(Scripts that build objects)
•••••

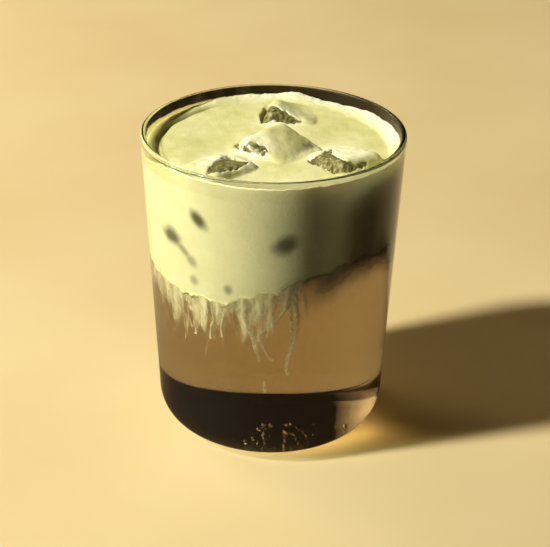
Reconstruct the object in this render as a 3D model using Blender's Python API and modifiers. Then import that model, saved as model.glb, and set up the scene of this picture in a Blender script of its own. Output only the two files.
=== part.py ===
"""Iced matcha latte in a round-bottomed glass tumbler.

A clear lower drink, an opaque matcha layer with a foam top, milk drips
hanging from that layer, and four ice cubes that break the surface.
Metres, +Z up, origin at the centre of the flat foot. The front is -Y.
"""

import math
import random

import bmesh
import bpy
from mathutils import Euler, Matrix, Vector

MM = 0.001

# Tumbler, outside
HEIGHT = 101 * MM
RIM_RADIUS = 42 * MM
WALL_FOOT_RADIUS = 36.2 * MM  # the straight outer wall carried down to the table
FOOT_CORNER = 13 * MM  # the rounded corner's reach, inwards and upwards
FOOT_CORNER_POWER = 2.3  # 2 is a circle, more is squarer
# Tumbler, inside
RIM_WALL = 1.9 * MM
FOOT_WALL = 2.6 * MM
FLOOR_THICKNESS = 3 * MM
FLOOR_CORNER = 9 * MM
GLASS_STEPS = 72

# What fills it
GAP = 0.3 * MM  # left between two pieces that touch
POCKET_GAP = 0.36 * MM  # round ice and drips, whose flat facets cut inside the curve
ABOVE = 106 * MM  # where a cutter ends, clear of the glass
BELOW = -5 * MM
DRINK_STEPS = 72
FOAM_RINGS_MM = (7, 14, 21, 28, 33, 35.5, 36.8, 38, 39.2, 41)
FOAM_LEVEL = 95.8 * MM
FOAM_BACK_RISE = 1.0 * MM  # how much higher the foam stands at the back wall
FOAM_SWELL = 0.2 * MM
# Foam clinging to the wall: degrees round from the front, height it reaches, width that rises to it
COLLAR_DEG_MM = (
    (-180, 98.0, 6.0),
    (-148, 97.9, 4.5),
    (-118, 97.9, 3.8),
    (-95, 99.2, 3.6),
    (-60, 99.0, 3.0),
    (0, 98.8, 2.2),
    (55, 98.8, 2.2),
    (90, 98.2, 4.0),
    (124, 97.9, 6.0),
    (150, 97.1, 6.0),
    (160, 97.5, 6.0),
    (168, 99.1, 6.0),
    (180, 98.0, 6.0),
)
COLLAR_RAGGED = 0.2 * MM
LAYER_RINGS_MM = (9, 18, 26, 32, 36, 40)
LAYER_LEVEL = 64 * MM  # where the matcha meets the clear drink
LAYER_TILT = 5 * MM  # low on the left, high on the right
LAYER_WAVES = ((2, 1.5 * MM), (3, 2 * MM))  # waves round the wall and their heights

# Milk drips: degrees round from the front, length below the layer, width at the top
DRIP_REACH_UP = 4 * MM
DRIP_FROM_WALL = 3.2 * MM
DRIP_SIDES = 8
DRIP_TIP = 0.34  # the tip's width as a share of the top's
DRIPS_DEG_MM = (
    (-73, 7, 3.0),
    (-63, 10, 3.4),
    (-53, 13, 4.0),
    (-43, 15, 3.4),
    (-34, 11, 3.6),
    (-25, 15, 3.8),
    (-16, 12, 3.6),
    (-7.5, 27, 3.8),
    (0.5, 11, 3.0),
    (9, 33, 3.4),
    (19, 11, 3.2),
    (43, 12, 3.4),
    (56, 16, 3.8),
)

# Ice: edge length, place across the glass, height of the top, turn about X, Y and Z
ICE_BEVEL = 3.2 * MM
ICE_MELT = 0.7 * MM  # how far melting has moved each corner
ICE_CUBES_MM_DEG = {
    "ice_back": (18, (4.5, 24.5), 100, (-8, 17, -8)),
    "ice_centre": (19.5, (1.5, -2), 100.4, (16, -3, 45)),
    "ice_front": (19, (-16.5, -19.5), 98.4, (-7, 4, 44)),
    "ice_right": (18, (23, -12.5), 99.4, (-9, 6, 38)),
}


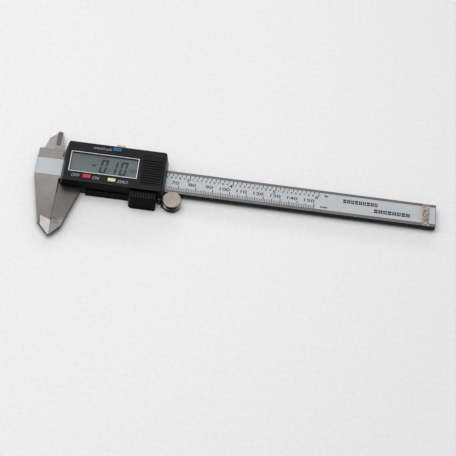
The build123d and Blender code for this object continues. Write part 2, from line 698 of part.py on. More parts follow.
def contact_negative():
    """Leaf under the cell, bent up onto the board."""
    floor = LIP_TOP + 0.02
    leaf = block(46.25, 57, -2.3, -0.1, floor, floor + 0.2)
    riser = block(46.25, 46.45, -2.3, -0.1, floor, BOARD_TOP + 0.2)
    tab = block(43.4, 46.45, -2.3, -0.1, BOARD_TOP, BOARD_TOP + 0.2)
    return leaf + riser + tab


def contact_positive():
    """Strip that bears on the side of the cell."""
    tab = block(43.4, 48.45, 2.0, 3.5, BOARD_TOP, BOARD_TOP + 0.2)
    blade = block(48.25, 48.45, 2.0, 3.5, BOARD_TOP, 11.2)
    return tab + blade


PARTS = {
    "main_beam": main_beam,
    "stator_strip": stator_strip,
    "scale_label": scale_label,
    "end_band": end_band,
    "end_stop": end_stop,
    "end_stop_screws": end_stop_screws,
    "slider_frame": slider_frame,
    "gib_strip": gib_strip,
    "gib_screws": gib_screws,
    "depth_rod": depth_rod,
    "rod_pins": rod_pins,
    "back_label": back_label,
    "thumb_grip": thumb_grip,
    "roller_bracket": roller_bracket,
    "roller_axle": roller_axle,
    "bracket_screw": bracket_screw,
    "lock_pad": lock_pad,
    "lock_screw": lock_screw,
    "thumb_roller": thumb_roller,
    "front_housing": front_housing,
    "display_bezel": display_bezel,
    "display_window": display_window,
    "lcd_panel": lcd_panel,
    "zebra_strips": zebra_strips,
    "main_board": main_board,
    "sensor_film": sensor_film,
    "chip_blob": chip_blob,
    "board_screws": board_screws,
    "housing_screws": housing_screws,
    "power_button": lambda: button(POWER),
    "zero_button": lambda: button(ZERO),
    "unit_button": lambda: button(UNIT),
    "power_dome": lambda: dome(POWER),
    "zero_dome": lambda: dome(ZERO),
    "unit_dome": lambda: dome(UNIT),
    "battery_cover": battery_cover,
    "battery_cell": battery_cell,
    "contact_negative": contact_negative,
    "contact_positive": contact_positive,
}

os.makedirs("parts", exist_ok=True)
for name, build in PARTS.items():
    shape = build()
    if isinstance(shape, list):
        shape = Compound(children=shape)
    export_step(shape, f"parts/{name}.step")
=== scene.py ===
import bpy
import bmesh
import math
from mathutils import Matrix, Vector


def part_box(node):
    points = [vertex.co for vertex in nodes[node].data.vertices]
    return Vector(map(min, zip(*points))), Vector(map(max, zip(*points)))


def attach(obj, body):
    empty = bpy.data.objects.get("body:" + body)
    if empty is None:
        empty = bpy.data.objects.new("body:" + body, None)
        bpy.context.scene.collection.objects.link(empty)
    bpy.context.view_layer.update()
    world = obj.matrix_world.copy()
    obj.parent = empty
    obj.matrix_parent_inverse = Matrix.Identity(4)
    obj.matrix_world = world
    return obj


# Looks of a 150 mm digital caliper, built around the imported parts. Metres.
MM = 0.001

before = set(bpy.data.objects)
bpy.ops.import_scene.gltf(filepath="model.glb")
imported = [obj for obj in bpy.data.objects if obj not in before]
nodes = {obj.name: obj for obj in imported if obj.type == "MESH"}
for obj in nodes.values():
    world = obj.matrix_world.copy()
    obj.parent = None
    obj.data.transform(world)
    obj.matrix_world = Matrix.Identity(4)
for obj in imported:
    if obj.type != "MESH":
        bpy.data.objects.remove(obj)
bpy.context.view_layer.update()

# ------------------------------------------------------------------ places on the parts, millimetres
LABEL_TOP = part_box("scale_label")[1].z / MM
# Height below which the roller's centre is given painted shade.
ROLLER_WAIST_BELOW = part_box("thumb_roller")[1].z / MM - 1.1
LCD_TOP = 11.98
FACE_Z = 13.5
GRIP_SLOTS_BELOW = 11.1
COVER_SLOTS_BELOW = 13.35
ROLLER_CENTRE = (67.2, -13.57, 0)
LOCK_CENTRE = (32.8, 0, 3.75)
CELL_CENTRE = (53.4, -1.2, 0)

PRINT = 0.012
WELD = 0.0005


# ------------------------------------------------------------------ material building blocks

def new_material(name):
    """Empty node material with its Principled shader."""
    mat = bpy.data.materials.new(name)
    mat.use_nodes = True
    tree = mat.node_tree
    return mat, tree, tree.nodes["Principled BSDF"]


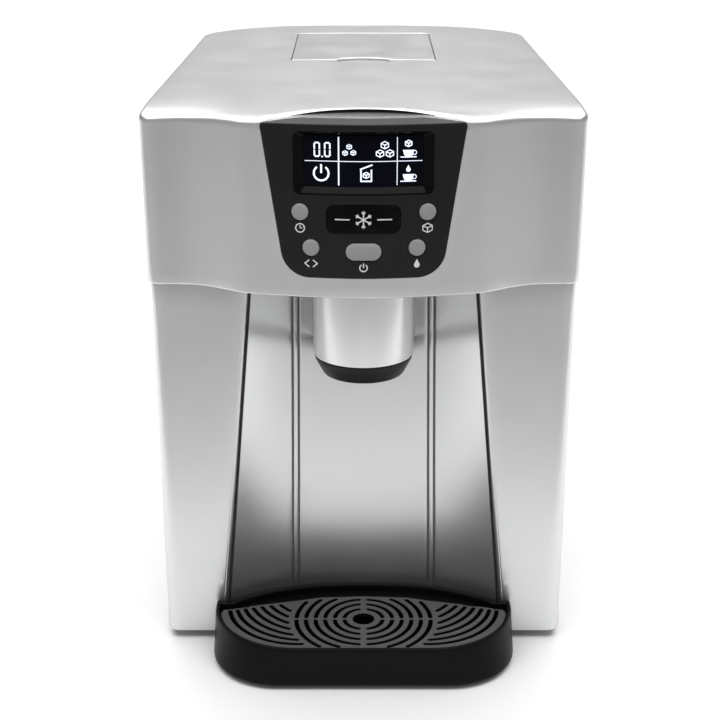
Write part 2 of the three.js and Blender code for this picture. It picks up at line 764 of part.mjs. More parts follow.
function augerMotor() {
  const gearbox = box(-25, 25, 26.2, 46, AUGER_Z - 25, AUGER_Z + 25);
  return join(gearbox, rod("y", 8, 58, AUGER_Z + 6, 15, 26, 20));
}

function iceChute() {
  const drum = rod("z", 0, SPOUT_Y, 266, 29, 64, 28);
  const duct = box(-27, 27, SPOUT_Y, BIN.front - GAP, 257, 298);
  const bore = rod("z", 0, SPOUT_Y, 266, 27, 80, 28);
  const passage = box(-25, 25, SPOUT_Y, BIN.front + 5, 259, 296);
  return cut(join(drum, duct), bore, passage);
}

function chuteFlap() {
  const plate = box(-22, 22, -114, -112, 262, 294.5);
  return join(plate, rod("x", 0, -113, 293.6, 1.8, 48.8, 12));
}

function flapSolenoid() {
  const coil = box(32, 54, -128, -104, 280, 300);
  return join(coil, rod("y", 43, -102.5, 290, 3, 4, 12), box(30.5, 32.5, -126, -106, 282, 306));
}

function evaporator() {
  const block = box(-72, 72, TROUGH.y - 13, TROUGH.y + 13, 374.5, 383);
  const fingers = [];
  for (let i = 0; i < 9; i++) {
    const x = -60 + i * 15;
    fingers.push(lathe(fingerProfile(), x, TROUGH.y, 0, 9));
  }
  const brackets = [-1, 1].map((s) => box(s * 84 - 14, s * 84 + 14, TROUGH.y - 5, TROUGH.y + 5, 378, 381));
  return join(block, ...fingers, ...brackets);
}

function fingerProfile() {
  return [
    [0, 327],
    [3, 328],
    [4.6, 331],
    [4.8, 375],
    [0, 375],
  ];
}

function waterTrough() {
  const { y, z, r, half, wall } = TROUGH;
  const outer = arc(y, z, r, 180, 360, 14);
  const inner = arc(y, z, r - wall, 360, 180, 14);
  const skin = prismX([...outer, ...inner], -half, half);
  const ends = [-1, 1].map((s) => prismX(outer, s * (half - 1.5) - 1.5, s * (half - 1.5) + 1.5));
  const hubs = [-1, 1].map((s) => rod("x", s * (half + 1), y, z, 4, 6, 14));
  return join(skin, ...ends, ...hubs);
}

function troughMotor() {
  const { y, z, half } = TROUGH;
  return join(
    box(half + 5, half + 25, y - 18, y + 18, z - 8, z + 24),
    rod("x", half + 31, y, z + 6, 13, 14, 18),
  );
}

// ---- Water ----
function waterTank() {
  const side = [
    [74, 256],
    [178, 256],
    [178, TANK.top],
    [34, TANK.top],
    [34, 320],
    [74, 320],
  ];
  const inner = inset(side, TANK.wall).map(([y, z]) => [y, z > TANK.top - 5 ? TANK.top + 5 : z]);
  const spigot = rod("z", -40, 120, 250, 5, 14, 14);
  const bore = rod("z", -40, 120, 250, 3.2, 24, 12);
  const shell = cut(prismX(side, -TANK.half, TANK.half), prismX(inner, -TANK.half + 2.5, TANK.half - 2.5));
  return cut(join(shell, spigot), bore);
}

function waterPump() {
  return join(
    rod("z", -104, 30, 45, 19, 40, 24),
    box(-126, -82, 8, 52, 11, 27),
    rod("x", -84, 30, 50, 4, 12, 12),
    rod("z", -104, 30, 70, 4, 12, 12),
  );
}

// ---- Cooling ----
function compressor() {
  const { x, y, r } = COMPRESSOR;
  const body = lathe(
    [
      [0, 20],
      [r - 6, 20],
      [r, 30],
      [r, 82],
      [r + 2.5, 84],
      [r + 2.5, 90],
      [r, 92],
      [r - 1, 140],
      [r - 16, 158],
      [0, 165],
    ],
    x,
    y,
    0,
    28,
  );
  const plate = box(x - 60, x + 60, y - 44, y + 44, 14, 21);
  const terminals = box(x - r - 16, x - r + 8, y - 16, y + 16, 96, 132);
  const stubs = [
    rod("z", x + 18, y + 14, 162, 4.5, 30, 12),
    rod("z", x - 20, y - 14, 160, 3.4, 30, 12),
  ];
  return join(body, plate, terminals, ...stubs);
}

function addGrommets() {
  const { x, y } = COMPRESSOR;
  let n = 1;
  for (const [dx, dy] of [
    [-52, -36],
    [52, -36],
    [-52, 36],
    [52, 36],
  ]) {
    add(`grommet_${n}`, rod("z", x + dx, y + dy, (10.5 + GAP + 14 - GAP) / 2, 7, 3.5 - 2 * GAP, 16), RUBBER);
    n += 1;
  }
}

function condenser() {
  const fins = [];
  for (let i = 0; i < 12; i++) {
    const x = FAN.x - 55 + i * 10;
    fins.push(box(x - 0.6, x + 0.6, 182, 204, 36, 148));
  }
  const pipes = [56, 94, 132].map((z) => rod("x", FAN.x, 193, z, 4, 124, 6));
  return join(...fins, ...pipes);
}

function fanShroud() {
  const frame = box(FAN.x - 62, FAN.x + 62, 150, 178, FAN.z - 58, FAN.z + 58);
  const throat = rod("y", FAN.x, 160, FAN.z, FAN.r + 2.5, 60, 40);
  const back = box(FAN.x - 59, FAN.x + 59, 170, 190, FAN.z - 55, FAN.z + 55);
  return cut(frame, throat, back);
}

function fanRotor() {
  const hub = rod("y", FAN.x, FAN.y, FAN.z, 15, 16, 24);
  const blades = [];
  for (let i = 0; i < 5; i++) {
    const start = (i * 2 * Math.PI) / 5;
    blades.push(
      mapped(2, 1, 3, (a, b, c) => {
        const r = 12 + (FAN.r - 12) * c;
        const angle = start + (a - 0.5) * 0.9 - 0.25 * c;
        return [FAN.x + r * Math.cos(angle), FAN.y - 6 + 12 * a + 1.4 * b, FAN.z - r * Math.sin(angle)];
      }),
    );
  }
  return join(hub, ...blades);
}

function fanMotor() {
  const can = rod("y", FAN.x, 137, FAN.z, 19, 24, 24);
  const shaft = rod("y", FAN.x, 150, FAN.z, 2.5, 3, 10);
  const arms = [-1, 1].map((s) => {
    const bar = box(FAN.x - 61, FAN.x + 61, 144, 148.5, FAN.z + s * 12 - 3, FAN.z + s * 12 + 3);
    return bar;
  });
  return join(can, shaft, ...arms);
}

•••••

▶ _Task requirements_:
Set down verbatim only the lines between the start of the data above and the line with "GLASS_STEPS = 72", both boundaries included.

▶ _In response_:
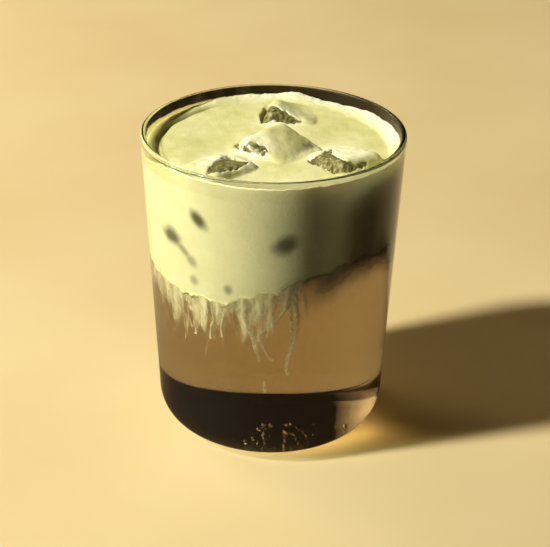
Reconstruct the object in this render as a 3D model using Blender's Python API and modifiers. Then import that model, saved as model.glb, and set up the scene of this picture in a Blender script of its own. Output only the two files.
=== part.py ===
"""Iced matcha latte in a round-bottomed glass tumbler.

A clear lower drink, an opaque matcha layer with a foam top, milk drips
hanging from that layer, and four ice cubes that break the surface.
Metres, +Z up, origin at the centre of the flat foot. The front is -Y.
"""

import math
import random

import bmesh
import bpy
from mathutils import Euler, Matrix, Vector

MM = 0.001

# Tumbler, outside
HEIGHT = 101 * MM
RIM_RADIUS = 42 * MM
WALL_FOOT_RADIUS = 36.2 * MM  # the straight outer wall carried down to the table
FOOT_CORNER = 13 * MM  # the rounded corner's reach, inwards and upwards
FOOT_CORNER_POWER = 2.3  # 2 is a circle, more is squarer
# Tumbler, inside
RIM_WALL = 1.9 * MM
FOOT_WALL = 2.6 * MM
FLOOR_THICKNESS = 3 * MM
FLOOR_CORNER = 9 * MM
GLASS_STEPS = 72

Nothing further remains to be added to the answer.